May 29, 2012

Summer Olympic Trials - by Curt Tomasevicz

This is one of my favorite times of the 4-year Olympic cycle. It’s approximately 620 days until the Opening Ceremonies in Sochi, Russia for the winter Olympics I hope to take part in. But it’s only about 60 days until the Opening Ceremonies in London for the summer games. The Olympic Training Center in Colorado Springs where I train is electric. With the vast majority of the athletes at the training center being summer athletes, it’s easy to see the anticipation growing. For most, this time period of competition is more important than the actual Olympics. This is make or break. To some, these trials will determine if all the sacrifices of the past years have been worth it. I’m fortunate to be able to watch as an outsider and absorb the buzz and excitement knowing that my time will come in just under two years when the winter Olympic trials take place.

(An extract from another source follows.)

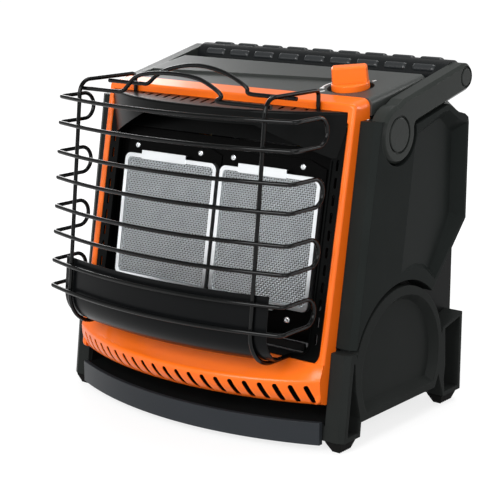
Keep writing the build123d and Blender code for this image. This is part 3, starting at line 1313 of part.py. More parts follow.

Some sports like triathlon, shooting, and wrestling have just completed their Olympic team trials. They know who will be going to London and who will either retire or try again in four years. It’s sometimes easy to pick out those going to London by the look on their faces. It’s a combination of excitement, eagerness, and relief. Other athletes carry a look of discouragement because they simply fell short of their goal.

Some sports like track and field and swimming will have their trials in the next few weeks. These athletes are a little on edge and are extra cautious in everything they do. It would be horrible if they experienced some freak accident that would keep them out of their team trails. So they spend their time training and recovering with no extracurricular golfing or pickup basketball games. They take all precautions necessary to avoid getting sick at the wrong times. I urge all Nebraska farmers to take a few days out of the field and go to Omaha at the end of June to watch the swim trials and see the emotional effort by all the athletes. You’ll see what I mean. The swimmers’ effort and drive is contagious and inspirational.

Some see it as unavoidable, but I don’t like how some athletes can define their career as a success or a failure simply if they made an Olympic team or not. Yes, I’ll admit that the Olympics can change a person’s life in some ways but they cannot (and should not) change who a person is. My heart goes out to those athletes that don’t make their goal, but life is about setting a series of goals and going for the next one. Those that don’t make it should never use the word failure to describe their effort. There is success in learning the life lessons that come with competing in sports, especially at the highest level. It may take time to realize this, but there are more important things in life.

So as the next few weeks determine who will compete for the USA in London, I would like to congratulate all the athletes that gave their best effort to make their goals. To those that made it, I wish you the best and I know you’ll compete proudly for your country. To those athletes that may be forced to watch at home with the rest of us, I hope you hold your head high and know that by your effort, you’ve shaped your character to be the person you will be long after the London games have been forgotten.

1 comment:

  1. That's a great perspective Curt, and well said.